Google made waves with the release of Gemini 2.5 last month, rocketing to the top of the AI leaderboard after previously struggling to keep up with the likes of OpenAI. That first experimental model was just the beginning. Google is deploying its improved AI in more places across its ecosystem, from the developer-centric Vertex AI to the consumer Gemini app.
Gemini models have been dropping so quickly, it can be hard to grasp Google's intended lineup. Things are becoming clearer now that the company is beginning to move its products to the new branch. At the Google Cloud Next conference, it has announced initial availability of Gemini 2.5 Flash.
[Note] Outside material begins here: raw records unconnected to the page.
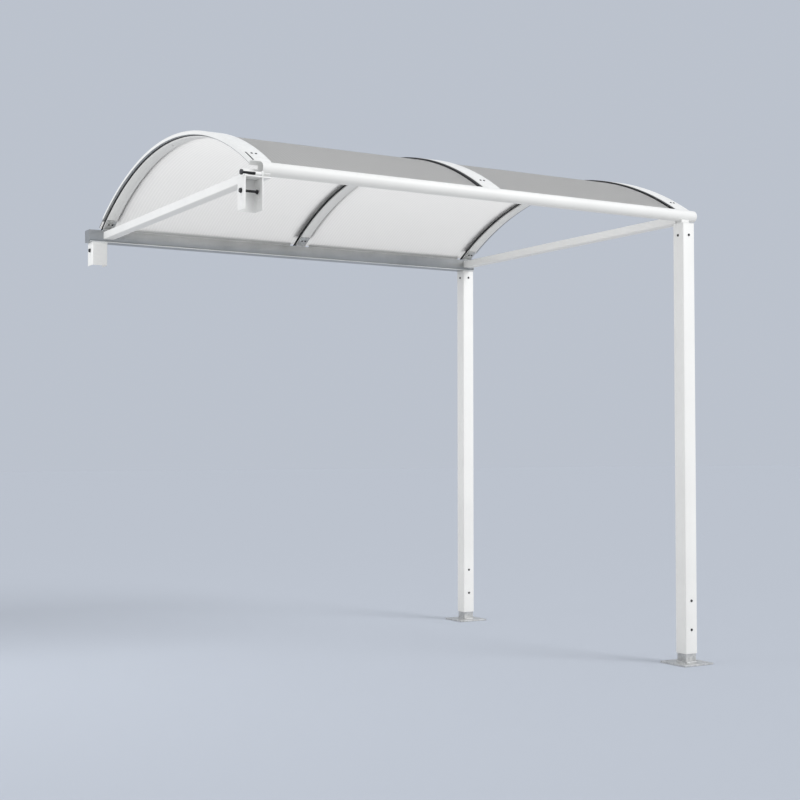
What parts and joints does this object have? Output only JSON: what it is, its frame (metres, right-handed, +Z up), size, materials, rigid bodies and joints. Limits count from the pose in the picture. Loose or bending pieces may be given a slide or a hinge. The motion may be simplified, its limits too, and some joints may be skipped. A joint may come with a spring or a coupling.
{
  "type": "waiting shelter extension bay",
  "caption": "Open waiting shelter bay: barrel roof of opal multiwall sheets on curved ribs, square posts on base plates at one end and U brackets for a neighbouring bay at the other.",
  "frame": {"origin": "middle of the front base plate's underside, on the ground", "axes": "+X along the front tube, away from the neighbouring bay; +Y from the open front to the rear rail; +Z up"},
  "size_m": [2.7005, 2.345, 2.7362],
  "materials": {
    "painted_steel": "white powder coat, satin",
    "galvanised_steel": "hot-dip galvanised, dull grey",
    "gutter_aluminium": "mill-finish extruded aluminium, matt grey",
    "strap_aluminium": "white powder-coated aluminium, satin",
    "seal_rubber": "black EPDM rubber, matt",
    "multiwall_sheet": "translucent opal multiwall polycarbonate sheet",
    "screw_steel": "dark plated steel"
  },
  "bodies": {
    "root": {"front_base_plate": "galvanised_steel", "rear_base_plate": "galvanised_steel", "front_base_sleeve": "galvanised_steel", "rear_base_sleeve": "galvanised_steel", "rib_feet": "galvanised_steel", "front_post": "painted_steel", "rear_post": "painted_steel", "front_head": "painted_steel", "rear_head": "painted_steel", "tube_cradles": "painted_steel", "front_tube": "painted_steel", "front_tube_cap": "painted_steel", "right_cross_tube": "painted_steel", "left_cross_tube": "painted_steel", "left_rib": "painted_steel", "middle_rib": "painted_steel", "right_rib": "painted_steel", "front_bracket": "painted_steel", "rear_bracket": "painted_steel", "bracket_plates": "painted_steel", "tube_saddle": "painted_steel", "coupling_lug": "painted_steel", "rear_rail": "gutter_aluminium", "rail_end_caps": "gutter_aluminium", "left_strap": "strap_aluminium", "middle_strap": "strap_aluminium", "right_strap": "strap_aluminium", "left_lower_seal": "seal_rubber", "middle_lower_seal": "seal_rubber", "right_lower_seal": "seal_rubber", "left_upper_seal": "seal_rubber", "middle_upper_seal": "seal_rubber", "right_upper_seal": "seal_rubber", "left_sheet": "multiwall_sheet", "right_sheet": "multiwall_sheet", "post_screws": "screw_steel", "strap_screws": "screw_steel", "foot_screws": "screw_steel"}
  },
  "joints": []
}
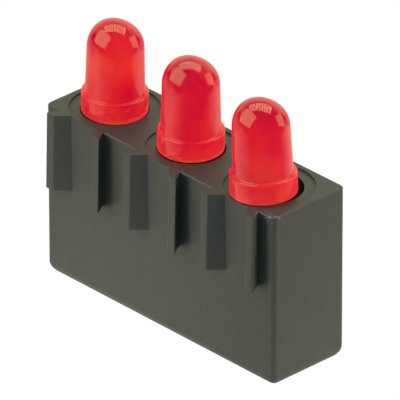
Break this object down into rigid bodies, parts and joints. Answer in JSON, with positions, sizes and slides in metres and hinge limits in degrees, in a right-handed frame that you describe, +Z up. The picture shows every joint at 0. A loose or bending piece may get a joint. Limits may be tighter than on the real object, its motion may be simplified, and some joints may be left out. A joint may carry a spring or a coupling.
{
  "type": "led indicator array",
  "caption": "Moulded block with a row of round rimmed indicator lamps seated in its top, split dovetail ribs down one long face and square leads bent out at the foot of the other.",
  "frame": {"origin": "on the flat base, midway along the row of lamps and midway between the long faces of the block, ribs not counted", "axes": "+X along the row of lamps, +Y out of the plain back face that sits against the board, -Y out of the ribbed face, +Z up the lamps from the base"},
  "size_m": [0.0282, 0.0122, 0.0251],
  "materials": {
    "housing": "dark olive-grey moulded plastic, fine satin",
    "lamp": "red diffused epoxy, glossy",
    "lead": "tinned, dull"
  },
  "bodies": {
    "root": {"housing": "housing", "lamp_1": "lamp", "lamp_2": "lamp", "lamp_3": "lamp", "anode_1": "lead", "anode_2": "lead", "anode_3": "lead", "cathode_1": "lead", "cathode_2": "lead", "cathode_3": "lead"}
  },
  "joints": []
}
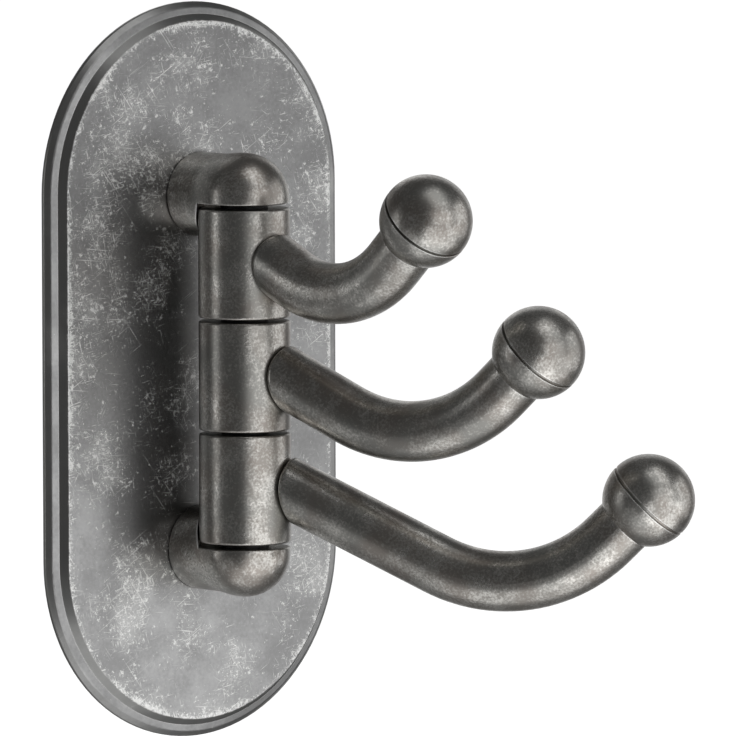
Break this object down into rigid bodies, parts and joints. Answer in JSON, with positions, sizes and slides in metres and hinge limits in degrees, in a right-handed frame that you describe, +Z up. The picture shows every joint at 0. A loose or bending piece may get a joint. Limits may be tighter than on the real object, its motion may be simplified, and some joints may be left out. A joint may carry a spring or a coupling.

This model is based on the same code as Gemini 2.5 Pro, but it's faster and cheaper to run.
You won't see Gemini 2.5 Flash in the Gemini app just yet—it's starting out in the Vertex AI development platform and AI Studio. The experimental wide release of Pro helped Google gather data and see how people interacted with the new model, and that has helped inform the development of 2.5 Flash.
The Flash versions of Gemini are smaller than the Pro versions, though Google doesn't like to talk about specific parameter counts. Flash models provide faster answers for simpler prompts, which has the side effect of reducing costs. We do know that 2.5 Pro (Experimental) was the first Gemini model to implement dynamic thinking, a technique that allows the model to modulate the amount of simulated reasoning that goes into an answer. 2.5 Flash is also a thinking model, but it's a bit more advanced.